Experimental, numerical and analytical study to develop a design method for bending and shear resistances of 3D printed beetle elytron inspired sandwich plate (beetle elytron plate)

Beetle elytron plate (BEP) is a new type of sandwich structure inspired by the internal architecture of beetle
elytra and characterized by trabeculae in the core to achieve better mechanical resistance compared to
conventional honeycomb sandwich plate under lateral loads. To take advantage of this improved performance
in design, this paper presents, for the first time, a series of static four-point bending and shear tests for
buckling and post-buckling behaviour of small-scale 3D printed BEPs until failure. Tensile coupon tests were
also carried out on the 3D printed material. The experimental results are then used to validate ABAQUS
numerical modelling that previously could only be partially carried out due to a lack of experimental data. The
test results confirm large increases in BEP resistances compared to conventional honeycomb sandwich plates of
the same dimensions. The observed BEP failure mode under bending is post-buckling of the compressive skin.

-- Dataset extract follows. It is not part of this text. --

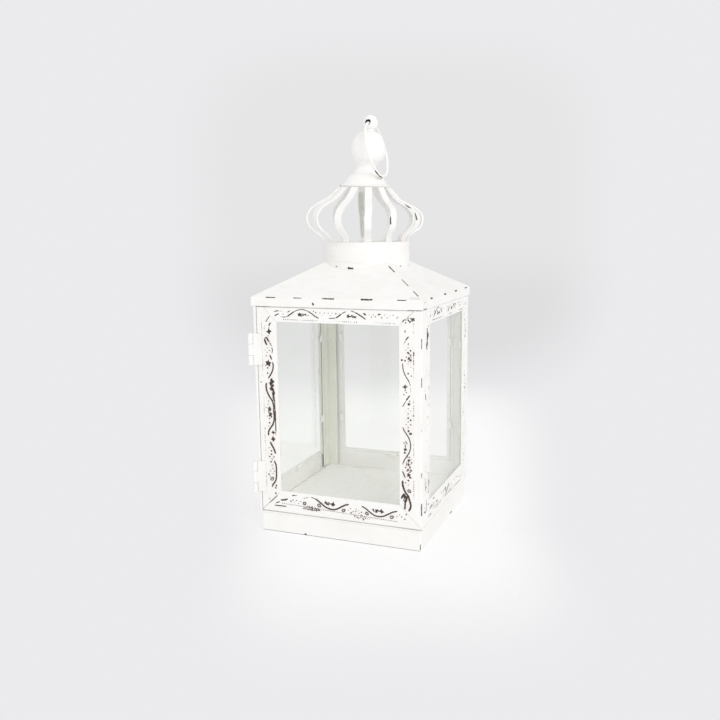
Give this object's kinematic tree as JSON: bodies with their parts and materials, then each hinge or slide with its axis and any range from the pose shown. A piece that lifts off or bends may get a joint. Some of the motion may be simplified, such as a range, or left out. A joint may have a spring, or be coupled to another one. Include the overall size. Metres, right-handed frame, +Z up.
{
  "type": "lantern",
  "caption": "Square painted metal lantern with glazed walls, a hinged glazed door, a hipped roof, an open ribbed crown, a bulb finial and a hanging ring.",
  "frame": {"origin": "centre of the base's underside, on the surface that the lantern stands on", "axes": "+Z up; -Y out of the door; +X to the right of the door, which hinges at -X"},
  "size_m": [0.1656, 0.1656, 0.3838],
  "materials": {
    "bolt_steel": "bare steel, slightly dulled",
    "keeper_steel": "bare steel, slightly dulled",
    "magnet_case": "matte black case",
    "paint_base": "matte off-white paint, rubbed through to dark brown on edges and raised ornament",
    "paint_cap": "matte off-white paint, rubbed through to dark brown on edges and raised ornament",
    "paint_collar": "matte off-white paint, rubbed through to dark brown on edges and raised ornament",
    "paint_finial": "matte off-white paint, rubbed through to dark brown on edges and raised ornament",
    "paint_floor": "matte off-white paint, rubbed through to dark brown on edges and raised ornament",
    "paint_hinge": "matte off-white paint, rubbed through to dark brown on edges and raised ornament",
    "paint_level_strip": "matte off-white paint, rubbed through to dark brown on edges and raised ornament",
    "paint_post": "matte off-white paint, rubbed through to dark brown on edges and raised ornament",
    "paint_rib": "matte off-white paint, rubbed through to dark brown on edges and raised ornament",
    "paint_ring": "matte off-white paint, rubbed through to dark brown on edges and raised ornament",
    "paint_roof": "matte off-white paint, rubbed through to dark brown on edges and raised ornament",
    "paint_upright_strip": "matte off-white paint, rubbed through to dark brown on edges and raised ornament",
    "window_glass": "clear polished pane"
  },
  "bodies": {
    "lantern": {"back_left_post": "paint_post", "back_right_post": "paint_post", "back_wall_bottom_rail": "paint_level_strip", "back_wall_glass": "window_glass", "back_wall_left_stile": "paint_upright_strip", "back_wall_right_stile": "paint_upright_strip", "back_wall_top_rail": "paint_level_strip", "base_tray": "paint_base", "catch_magnet": "magnet_case", "collar": "paint_collar", "crown_cap": "paint_cap", "crown_rib_01": "paint_rib", "crown_rib_02": "paint_rib", "crown_rib_03": "paint_rib", "crown_rib_04": "paint_rib", "crown_rib_05": "paint_rib", "crown_rib_06": "paint_rib", "crown_rib_07": "paint_rib", "crown_rib_08": "paint_rib", "crown_rib_09": "paint_rib", "crown_rib_10": "paint_rib", "crown_rib_11": "paint_rib", "crown_rib_12": "paint_rib", "finial_ball": "paint_finial", "finial_bolt": "bolt_steel", "finial_bulb": "paint_finial", "floor_plate": "paint_floor", "front_left_post": "paint_post", "front_right_post": "paint_post", "left_wall_bottom_rail": "paint_level_strip", "left_wall_glass": "window_glass", "left_wall_left_stile": "paint_upright_strip", "left_wall_right_stile": "paint_upright_strip", "left_wall_top_rail": "paint_level_strip", "lower_hinge_fixed_leaf": "paint_hinge", "lower_hinge_pin": "paint_hinge", "right_wall_bottom_rail": "paint_level_strip", "right_wall_glass": "window_glass", "right_wall_left_stile": "paint_upright_strip", "right_wall_right_stile": "paint_upright_strip", "right_wall_top_rail": "paint_level_strip", "roof": "paint_roof", "upper_hinge_fixed_leaf": "paint_hinge", "upper_hinge_pin": "paint_hinge"},
    "door": {"door_left_stile": "paint_upright_strip", "door_right_stile": "paint_upright_strip", "door_bottom_rail": "paint_level_strip", "door_top_rail": "paint_level_strip", "door_glass": "window_glass", "catch_keeper": "keeper_steel", "upper_hinge_door_leaf": "paint_hinge", "lower_hinge_door_leaf": "paint_hinge"},
    "ring": {"hanging_ring": "paint_ring"}
  },
  "joints": [
    {"name": "door_hinge", "type": "hinge", "parent": "lantern", "child": "door", "pos_m": [-0.0824, -0.0824, 0.1132], "axis": [0, 0, -1], "range_deg": [0, 180]},
    {"name": "ring_swing", "type": "hinge", "parent": "lantern", "child": "ring", "pos_m": [0.00564, 0, 0.37676], "axis": [0, -1, 0], "range_deg": [0, 322.1]}
  ]
}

Assuming that the post-buckling stress of BEP can be calculated in the same way as conventional sandwich
plate, and making use of the elastic–plastic buckling stress solution for BEP that had previously been proposed
by the authors, this paper proposes a simple method to calculate the post-buckling stress of BEP for design
purpose. For shear resistance, the shear buckling stress of the trabecular core of BEP can be calculated in
the same way as for conventional honeycomb sandwich plate except for using the web width between the
near edges of the two adjacent trabeculae. The proposed calculation methods give results in good agreement
with experimental results, with the maximum difference being 8%. The difference would be even lower if the
smooth 3D printed surface is under compression.